BASICALLY CARBLESS (NOT THAT WE CARE) CAULIFLOWER CRUST PIZZA

GLM

I don’t believe in ruling out any foods. In my experience, as soon as you do that you’re bound to fantasize of nothing but forbidden delicacies all day long, until you inevitably crack and eat whatever you swore you wouldn’t on the kitchen floor at three o’clock in the morning. Rather, I like to make a practice of eating healthfully most of the time so that when I’m invited to a nine-course pasta dinner, a doughnut shop opening, or a cake tasting, I can freely partake without any guilt.
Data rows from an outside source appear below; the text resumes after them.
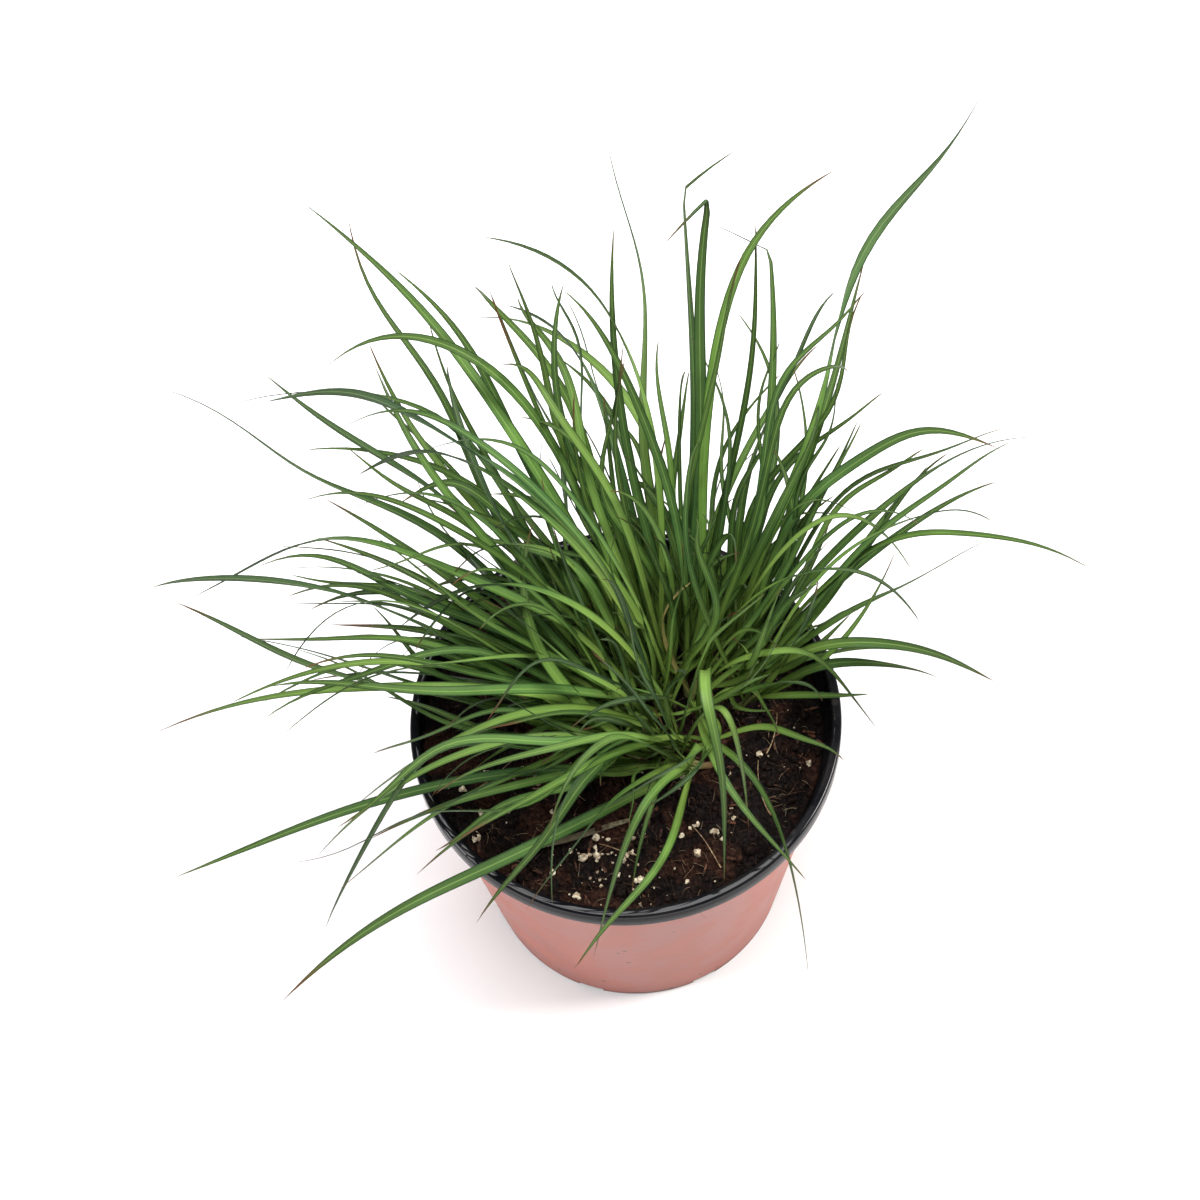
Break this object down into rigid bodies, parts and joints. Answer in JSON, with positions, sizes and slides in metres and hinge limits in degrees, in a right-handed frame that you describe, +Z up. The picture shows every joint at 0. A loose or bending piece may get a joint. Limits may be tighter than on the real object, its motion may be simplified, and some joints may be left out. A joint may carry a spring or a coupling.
{
  "type": "potted ornamental grass clump",
  "caption": "Clump of arching, narrow-leaved ornamental grass growing in compost in a round two-colour plastic nursery pot.",
  "frame": {"origin": "centre of the pot's flat base, on the surface it stands on", "axes": "+Z up along the pot's axis, -Y towards the front of the pot, where the compost shows most, +X to the right"},
  "size_m": [0.398, 0.3174, 0.357],
  "materials": {
    "terracotta_plastic": "satin terracotta outside, glossy black inside and on the rim",
    "peat_compost": "moist dark peat with perlite grains",
    "grass_leaf": "satin green leaf, paler at the base"
  },
  "bodies": {
    "root": {"pot": "terracotta_plastic", "compost": "peat_compost", "shoot_01": "grass_leaf", "shoot_02": "grass_leaf", "shoot_03": "grass_leaf", "shoot_04": "grass_leaf", "shoot_05": "grass_leaf", "shoot_06": "grass_leaf", "shoot_07": "grass_leaf", "shoot_08": "grass_leaf", "shoot_09": "grass_leaf", "shoot_10": "grass_leaf", "shoot_11": "grass_leaf", "shoot_12": "grass_leaf", "shoot_13": "grass_leaf", "shoot_14": "grass_leaf", "shoot_15": "grass_leaf", "shoot_16": "grass_leaf", "shoot_17": "grass_leaf", "shoot_18": "grass_leaf", "shoot_19": "grass_leaf", "shoot_20": "grass_leaf", "shoot_21": "grass_leaf", "shoot_22": "grass_leaf", "shoot_23": "grass_leaf", "shoot_24": "grass_leaf", "shoot_25": "grass_leaf", "shoot_26": "grass_leaf", "shoot_27": "grass_leaf", "shoot_28": "grass_leaf", "shoot_29": "grass_leaf", "shoot_30": "grass_leaf", "shoot_31": "grass_leaf", "shoot_32": "grass_leaf", "shoot_33": "grass_leaf", "shoot_34": "grass_leaf", "shoot_35": "grass_leaf", "shoot_36": "grass_leaf", "shoot_37": "grass_leaf", "shoot_38": "grass_leaf", "shoot_39": "grass_leaf", "shoot_40": "grass_leaf", "shoot_41": "grass_leaf", "shoot_42": "grass_leaf", "shoot_43": "grass_leaf", "shoot_44": "grass_leaf", "shoot_45": "grass_leaf", "shoot_46": "grass_leaf", "shoot_47": "grass_leaf", "shoot_48": "grass_leaf", "shoot_49": "grass_leaf", "shoot_50": "grass_leaf", "shoot_51": "grass_leaf", "shoot_52": "grass_leaf", "shoot_53": "grass_leaf", "shoot_54": "grass_leaf", "shoot_55": "grass_leaf", "shoot_56": "grass_leaf", "shoot_57": "grass_leaf"}
  },
  "joints": []
}
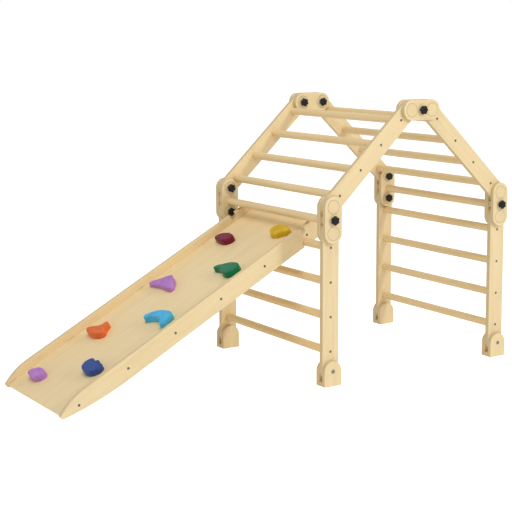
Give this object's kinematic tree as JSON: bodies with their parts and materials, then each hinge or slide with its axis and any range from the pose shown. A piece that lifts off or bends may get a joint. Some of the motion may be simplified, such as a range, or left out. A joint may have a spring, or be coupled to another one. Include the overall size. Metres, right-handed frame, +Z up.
{
  "type": "folding climbing arch with ramp",
  "caption": "Toddler folding wooden climbing arch of hinged ladder panels, with a hook-on ramp carrying coloured climbing holds.",
  "frame": {"origin": "on the floor, below the middle of the overall length and width", "axes": "+X along the arch's span, away from the ramp; +Y across the rungs, towards the side that the ramp sits nearer to; +Z up"},
  "size_m": [1.7298, 0.7482, 0.9702],
  "materials": {
    "birch": "satin clear-oiled birch plywood",
    "beech": "satin clear-oiled beech dowel",
    "deck": "satin clear-oiled birch plywood sheet",
    "knob_black": "moulded",
    "zinc": "zinc plated",
    "lilac": "moulded resin",
    "navy": "moulded resin",
    "orange": "moulded resin",
    "sky": "moulded resin",
    "green": "moulded resin",
    "maroon": "moulded resin",
    "yellow": "moulded resin"
  },
  "bodies": {
    "ridge_link": {"ridge_outer_plates": "birch", "ridge_inner_plates": "birch", "ridge_spacers": "birch"},
    "ridge_middle_knobs": {"ridge_middle_knobs": "knob_black"},
    "roof_left": {"roof_left_rail_front": "birch", "roof_left_rail_back": "birch", "roof_left_rungs": "beech", "roof_left_screws": "zinc", "roof_left_hubs": "birch"},
    "roof_left_lower_knobs": {"roof_left_lower_knobs": "knob_black"},
    "roof_left_upper_knobs": {"roof_left_upper_knobs": "knob_black"},
    "eave_left_link": {"eave_left_outer_plates": "birch", "eave_left_inner_plates": "birch", "eave_left_spacers": "birch", "eave_left_cross_rung": "beech"},
    "eave_left_middle_knobs": {"eave_left_middle_knobs": "knob_black"},
    "leg_left": {"leg_left_rail_front": "birch", "leg_left_rail_back": "birch", "leg_left_rungs": "beech", "leg_left_screws": "zinc", "leg_left_hubs": "birch", "leg_left_foot_bolts": "zinc"},
    "leg_left_knobs": {"leg_left_knobs": "knob_black"},
    "foot_left_front": {"foot_left_front": "birch"},
    "foot_left_back": {"foot_left_back": "birch"},
    "roof_right": {"roof_right_rail_front": "birch", "roof_right_rail_back": "birch", "roof_right_rungs": "beech", "roof_right_screws": "zinc", "roof_right_hubs": "birch"},
    "roof_right_lower_knobs": {"roof_right_lower_knobs": "knob_black"},
    "roof_right_upper_knobs": {"roof_right_upper_knobs": "knob_black"},
    "eave_right_link": {"eave_right_outer_plates": "birch", "eave_right_inner_plates": "birch", "eave_right_spacers": "birch", "eave_right_cross_rung": "beech"},
    "eave_right_middle_knobs": {"eave_right_middle_knobs": "knob_black"},
    "leg_right": {"leg_right_rail_front": "birch", "leg_right_rail_back": "birch", "leg_right_rungs": "beech", "leg_right_screws": "zinc", "leg_right_hubs": "birch", "leg_right_foot_bolts": "zinc"},
    "leg_right_knobs": {"leg_right_knobs": "knob_black"},
    "foot_right_front": {"foot_right_front": "birch"},
    "foot_right_back": {"foot_right_back": "birch"},
    "ramp": {"ramp_deck": "deck", "ramp_board_front": "birch", "ramp_board_back": "birch", "ramp_screws": "zinc", "hold_lilac_pebble": "lilac", "hold_navy_shell": "navy", "hold_orange_bean": "orange", "hold_sky_crescent": "sky", "hold_lilac_fin": "lilac", "hold_green_leaf": "green", "hold_maroon_button": "maroon", "hold_yellow_drop": "yellow", "hold_bolts": "zinc", "hold_washers": "zinc"}
  },
  "joints": [
    {"name": "ridge_middle_knobs_turn", "type": "hinge", "parent": "ridge_link", "child": "ridge_middle_knobs", "pos_m": [0.4489, 0, 0.93424], "axis": [0, 1, 0], "continuous": true},
    {"name": "roof_left_hinge", "type": "hinge", "parent": "ridge_link", "child": "roof_left", "pos_m": [0.4039, 0, 0.93424], "axis": [0, -1, 0], "range_deg": [-133, 40]},
    {"name": "eave_left_hinge", "type": "hinge", "parent": "roof_left", "child": "eave_left_link", "pos_m": [0.0689, 0, 0.619], "axis": [0, 1, 0], "range_deg": [-43, 130]},
    {"name": "leg_left_hinge", "type": "hinge", "parent": "eave_left_link", "child": "leg_left", "pos_m": [0.0689, 0, 0.529], "axis": [0, -1, 0], "range_deg": [-75, 20]},
    {"name": "roof_left_upper_knobs_turn", "type": "hinge", "parent": "roof_left", "child": "roof_left_upper_knobs", "pos_m": [0.4039, 0, 0.93424], "axis": [0, 1, 0], "continuous": true},
    {"name": "roof_left_lower_knobs_turn", "type": "hinge", "parent": "roof_left", "child": "roof_left_lower_knobs", "pos_m": [0.0689, 0, 0.619], "axis": [0, 1, 0], "continuous": true},
    {"name": "leg_left_knobs_turn", "type": "hinge", "parent": "leg_left", "child": "leg_left_knobs", "pos_m": [0.0689, 0, 0.529], "axis": [0, 1, 0], "continuous": true},
    {"name": "eave_left_middle_knobs_turn", "type": "hinge", "parent": "eave_left_link", "child": "eave_left_middle_knobs", "pos_m": [0.0689, 0, 0.574], "axis": [0, 1, 0], "continuous": true},
    {"name": "foot_left_front_swivel", "type": "hinge", "parent": "leg_left", "child": "foot_left_front", "pos_m": [0.0689, 0, 0.052], "axis": [0, 1, 0], "range_deg": [-90, 90]},
    {"name": "foot_left_back_swivel", "type": "hinge", "parent": "leg_left", "child": "foot_left_back", "pos_m": [0.0689, 0, 0.052], "axis": [0, 1, 0], "range_deg": [-90, 90]},
    {"name": "roof_right_hinge", "type": "hinge", "parent": "ridge_link", "child": "roof_right", "pos_m": [0.4939, 0, 0.93424], "axis": [0, 1, 0], "range_deg": [-133, 40]},
    {"name": "eave_right_hinge", "type": "hinge", "parent": "roof_right", "child": "eave_right_link", "pos_m": [0.8289, 0, 0.619], "axis": [0, -1, 0], "range_deg": [-43, 130]},
    {"name": "leg_right_hinge", "type": "hinge", "parent": "eave_right_link", "child": "leg_right", "pos_m": [0.8289, 0, 0.529], "axis": [0, -1, 0], "range_deg": [-90, 90]},
    {"name": "roof_right_upper_knobs_turn", "type": "hinge", "parent": "roof_right", "child": "roof_right_upper_knobs", "pos_m": [0.4939, 0, 0.93424], "axis": [0, 1, 0], "continuous": true},
    {"name": "roof_right_lower_knobs_turn", "type": "hinge", "parent": "roof_right", "child": "roof_right_lower_knobs", "pos_m": [0.8289, 0, 0.619], "axis": [0, 1, 0], "continuous": true},
    {"name": "leg_right_knobs_turn", "type": "hinge", "parent": "leg_right", "child": "leg_right_knobs", "pos_m": [0.8289, 0, 0.529], "axis": [0, 1, 0], "continuous": true},
    {"name": "eave_right_middle_knobs_turn", "type": "hinge", "parent": "eave_right_link", "child": "eave_right_middle_knobs", "pos_m": [0.8289, 0, 0.574], "axis": [0, 1, 0], "continuous": true},
    {"name": "foot_right_front_swivel", "type": "hinge", "parent": "leg_right", "child": "foot_right_front", "pos_m": [0.8289, 0, 0.052], "axis": [0, 1, 0], "range_deg": [-90, 90]},
    {"name": "foot_right_back_swivel", "type": "hinge", "parent": "leg_right", "child": "foot_right_back", "pos_m": [0.8289, 0, 0.052], "axis": [0, 1, 0], "range_deg": [-90, 90]},
    {"name": "ramp_tilt", "type": "hinge", "parent": "leg_left", "child": "ramp", "pos_m": [0.0689, 0, 0.479], "axis": [0, 1, 0], "range_deg": [0, 60]}
  ]
}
An 85 percent virtuous / 15 percent decadent rule tends to keep me relatively sane.

I’ve found the key to staving off cravings when it’s not quite time to indulge in that 15 percent is to replicate white, starchy, not-so-good-for-you foods with the king of vegetables, cauliflower.

It starts with about half a cauliflower, cut into florets (but if you live near a Trader Joe’s that stocks cauliflower rice, you can use that). Through the magic of baking (plus some eggs, Parmesan, and salt), I turn it into a pizza crust that, while it doesn’t taste exactly like regular pizza crust, comes pretty damn close.

I like to top this pizza very simply, since the crust is somewhat delicate—usually just sauce, cheese, and some greens or another vegetable, but I’ve made it with pepperoni, sausage, and fried eggs, all with good results.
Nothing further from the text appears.